Can’t remember your Screen Time (Restrictions) passcode? Then you need to take a drastic action of restoring your iOS device with an iTunes backup as a means to get rid of it. But there’s a catch — you must specifically use a backup that you might have created before you had a Screen Time passcode in place. Otherwise, the restoration procedure simply restores the passcode as well.
In case you don’t have access to such a backup, you need to restore your iPhone or iPad and set it up as a new device. Obviously, you lose all data in the process.

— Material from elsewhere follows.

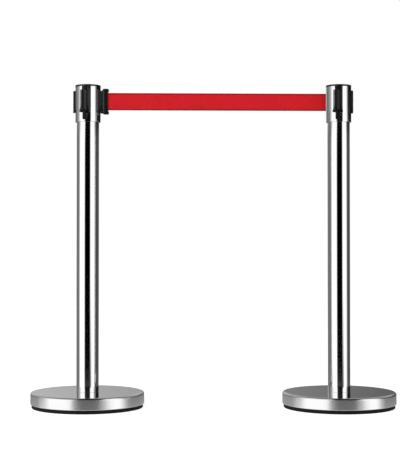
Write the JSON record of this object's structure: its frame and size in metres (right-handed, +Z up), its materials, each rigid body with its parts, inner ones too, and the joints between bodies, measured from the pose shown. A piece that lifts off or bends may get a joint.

You must specifically use a backup you might have created before you had a Screen Time passcode in place

Hence, take necessary precautions such as creating fresh iCloud and iTunes backups, copying locally saved notes, documents, and other forms of data manually to another device or cloud-storage, etc., before you go ahead.
Warning: If you aren’t familiar with the process, consider visiting the local Genius Bar to let an expert do the job for you instead.
If you didn’t set up a Screen Time passcode in the first place, then you may be under restrictions imposed by Apple’s Family Sharing feature. In such an event, there’s really nothing that you can do except ask your family organizer to lift the content restrictions for you — have fun explaining why!

A Clean Sweep

So, that’s how you go around clearing the Safari cache and history. Not very convenient since you need to dive into another app to make that happen, but useful nonetheless. But wait — if you are looking to delete your browsing history just to cover your tracks, why not switch to using Private tabs in the future?

Tip: To switch to Private mode, open the tab switcher, and then tap Private.
Private tabs are insanely useful since they clear out your cache and history at the end of your browsing session automatically. Of course, you won’t be able to use them if you have any content restrictions in place. But if not, there’s no reason why you shouldn’t.